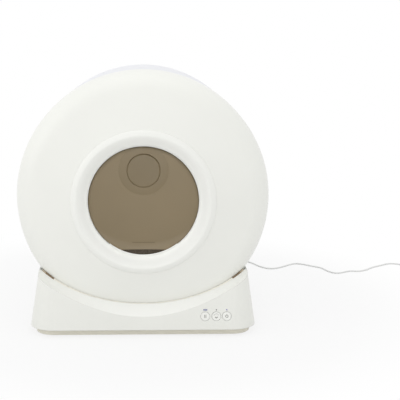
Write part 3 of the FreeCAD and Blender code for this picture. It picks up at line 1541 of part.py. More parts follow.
def make_lead():
    """Free lead along the floor, the coil of its spare length, and what is on its far end."""
    radius = value("dims.cord_radius")
    path, radii = cord_path(CORD_ROUTE)
    lead = tube(path, radius)
    print("cord radii", [round(size, 1) for size in radii])
    print("cord volume ratio", round(lead.Volume / (math.pi * radius ** 2 * path.Length), 4))
    keep("power_cord", solid_piece("power_cord", lead))

    turns = value("dims.coil_turns")
    quarters = int(round(turns * 4))
    edges = [Part.LineSegment(coil_entry, coil_entry + Vector(2 * radius, 0, 0)).toShape()]
    shift = Vector(2 * radius, 0, 0)
    spots = [coil_point(number / 4) + shift for number in range(quarters + 1)]
    headings = [coil_heading(number / 4) for number in range(quarters + 1)]
    for number in range(quarters):
        edges.extend(biarc(spots[number], headings[number], spots[number + 1], headings[number + 1]))
    last = spots[-1] + headings[-1] * value("dims.coil_tail")
    edges.append(Part.LineSegment(spots[-1], last).toShape())
    path_coil = Part.Wire(Part.__sortEdges__(edges))
    coil = tube(path_coil, radius)
    keep("cord_coil", solid_piece("cord_coil", coil))
    print("coil volume ratio", round(coil.Volume / (math.pi * radius ** 2 * path_coil.Length), 4))
    print("coil least self-gap", round(self_gap(path_coil, radius), 2))
    print("lead length", round(path.Length + path_coil.Length, 1))
    make_adapter(last)
    make_tie()


def self_gap(path, radius):
    """The least gap between turns, measured on points along the path."""
    count = 400
    spots = path.discretize(Number=count)
    step = path.Length / (count - 1)
    skip = int(4 * math.pi * radius / step)
    least = math.inf
    for number, spot in enumerate(spots):
        for other in spots[number + skip:]:
            least = min(least, (spot - other).Length)
    return least - 2 * radius


def make_tie():
    """Band round the coil's turns, opposite the lead's entry."""
    low = value("dims.coil_lift") - value("dims.cord_radius") - 1.0
    high = value("dims.coil_lift") + coil_pitch + value("dims.cord_radius") + 0.4
    inner_y = coil_centre.y + coil_mid_inner() - value("dims.cord_radius") - 0.5
    outer_y = coil_centre.y + coil_outer + value("dims.cord_radius") + 0.8
    x = coil_centre.x + 2 * value("dims.cord_radius")
    thick = 0.8
    outer = Part.makeBox(6, outer_y - inner_y + 2 * thick, high - low + thick,
                         Vector(x - 3, inner_y - thick, low))
    inner = Part.makeBox(8, outer_y - inner_y, high - low - thick, Vector(x - 4, inner_y, low + thick))
    keep("cord_tie", solid_piece("cord_tie", outer.cut(inner)))


def coil_mid_inner():
    return coil_outer - coil_pitch * value("dims.coil_turns") / 2


def make_adapter(end):
    """Wall adapter lying on its back with its two round pins up."""
    relief_length = 10
    width = value("dims.adapter_width")
    length = value("dims.adapter_length")
    height = value("dims.adapter_height")
    body = new_body("wall_adapter")
    sketch = new_sketch(body, "XY_Plane", "adapter_outline")
    rounded_rectangle(sketch, "0 - dims.adapter_width / 2", "dims.adapter_width / 2", "0",
                      "dims.adapter_length", "7")
    pad(body, sketch, "dims.adapter_height")
    fillet(body, "2", edges_in(z=(height, height)))
    relief = new_sketch(body, "XZ_Plane", "adapter_relief")
    circle(relief, "0", str(end.z), "dims.cord_radius + 0.8")
    pad(body, relief, str(relief_length))
    place(body, str(end.x), str(end.y + relief_length), "0")
    keep("wall_adapter", body)
    pins = []
    for side in (-1, 1):
        pins.append(rod("adapter_pin", "dims.pin_radius", "dims.pin_length",
                        f"{end.x} + {side} * dims.pin_spacing / 2",
                        f"{end.y + relief_length} + dims.adapter_length / 2", "dims.adapter_height"))
    keep("adapter_pins", join("adapter_pins", pins))


make_front_shell()
make_entry_ring()
make_threshold_lip()
make_ring_gear()
make_rear_shell()
make_drum_liner()
make_liner_back()
make_front_liner()
make_litter_mat()
make_sifting_screen()
make_port_flap()
make_flap_pin()
make_deodoriser()
make_waste_bin()
make_drum_screws()
make_position_magnet()
make_base_shell()
make_base_plate()
make_feet()
make_base_screws()
make_rollers()
make_drive()
make_boards()
make_controls()
make_inlet()
make_lead()
doc.recompute()

# Every object has to be sound before anything is written
for item in doc.Objects:
    if {"Invalid", "Error"} & set(item.State):
        raise RuntimeError(f"{item.Name} failed: {item.State}")
for item in doc.Objects:
    if item.TypeId in ("PartDesign::Pocket", "PartDesign::Groove"):
        before = item.BaseFeature.Shape.Volume
        if item.Shape.Volume > before - 1e-3:
            raise RuntimeError(f"{item.Name} cuts nothing")
for name, item in pieces.items():
    if item.Shape.isNull() or not item.Shape.isValid():
        raise RuntimeError(f"{name} has no sound shape")

os.makedirs("parts", exist_ok=True)
for name, item in pieces.items():
    item.Shape.exportStep(f"parts/{name}.step")
print(len(pieces), "sub-parts")
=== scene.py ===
import bmesh
import bpy
import math
from mathutils import Matrix, Vector


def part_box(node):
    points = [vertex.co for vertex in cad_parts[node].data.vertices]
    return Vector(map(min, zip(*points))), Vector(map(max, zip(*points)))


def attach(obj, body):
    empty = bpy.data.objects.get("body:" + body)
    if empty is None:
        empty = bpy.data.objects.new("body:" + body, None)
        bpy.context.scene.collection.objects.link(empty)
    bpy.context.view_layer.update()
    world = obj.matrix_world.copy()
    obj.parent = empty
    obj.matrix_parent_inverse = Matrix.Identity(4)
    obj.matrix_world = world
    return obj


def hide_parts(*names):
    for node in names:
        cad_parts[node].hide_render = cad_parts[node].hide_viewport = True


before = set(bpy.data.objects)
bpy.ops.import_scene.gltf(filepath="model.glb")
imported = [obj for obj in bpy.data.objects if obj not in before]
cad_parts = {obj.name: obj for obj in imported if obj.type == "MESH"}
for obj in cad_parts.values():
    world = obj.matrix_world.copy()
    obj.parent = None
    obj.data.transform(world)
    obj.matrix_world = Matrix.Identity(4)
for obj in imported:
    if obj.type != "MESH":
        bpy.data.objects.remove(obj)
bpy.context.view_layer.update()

# Frame: metres, +Z up, the entry faces -Y and the drum turns about a level axis along Y

AXIS_HEIGHT = 0.283
RING_FRONT = -0.250


def add_object(name, data):
    """A new object in the scene that shows the data."""
    obj = bpy.data.objects.new(name, data)
    bpy.context.collection.objects.link(obj)
    return obj


# Camera: straight in front, a little above, turned right so that the object stands left of the middle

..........

_What is being asked_:
Copy out precisely the lines that begin at the line containing "# Every object" and end at the line containing "in imported if", including both; write nothing else.

_Solution to the problem_:
# Every object has to be sound before anything is written
for item in doc.Objects:
    if {"Invalid", "Error"} & set(item.State):
        raise RuntimeError(f"{item.Name} failed: {item.State}")
for item in doc.Objects:
    if item.TypeId in ("PartDesign::Pocket", "PartDesign::Groove"):
        before = item.BaseFeature.Shape.Volume
        if item.Shape.Volume > before - 1e-3:
            raise RuntimeError(f"{item.Name} cuts nothing")
for name, item in pieces.items():
    if item.Shape.isNull() or not item.Shape.isValid():
        raise RuntimeError(f"{name} has no sound shape")

os.makedirs("parts", exist_ok=True)
for name, item in pieces.items():
    item.Shape.exportStep(f"parts/{name}.step")
print(len(pieces), "sub-parts")
=== scene.py ===
import bmesh
import bpy
import math
from mathutils import Matrix, Vector


def part_box(node):
    points = [vertex.co for vertex in cad_parts[node].data.vertices]
    return Vector(map(min, zip(*points))), Vector(map(max, zip(*points)))


def attach(obj, body):
    empty = bpy.data.objects.get("body:" + body)
    if empty is None:
        empty = bpy.data.objects.new("body:" + body, None)
        bpy.context.scene.collection.objects.link(empty)
    bpy.context.view_layer.update()
    world = obj.matrix_world.copy()
    obj.parent = empty
    obj.matrix_parent_inverse = Matrix.Identity(4)
    obj.matrix_world = world
    return obj


def hide_parts(*names):
    for node in names:
        cad_parts[node].hide_render = cad_parts[node].hide_viewport = True


before = set(bpy.data.objects)
bpy.ops.import_scene.gltf(filepath="model.glb")
imported = [obj for obj in bpy.data.objects if obj not in before]
cad_parts = {obj.name: obj for obj in imported if obj.type == "MESH"}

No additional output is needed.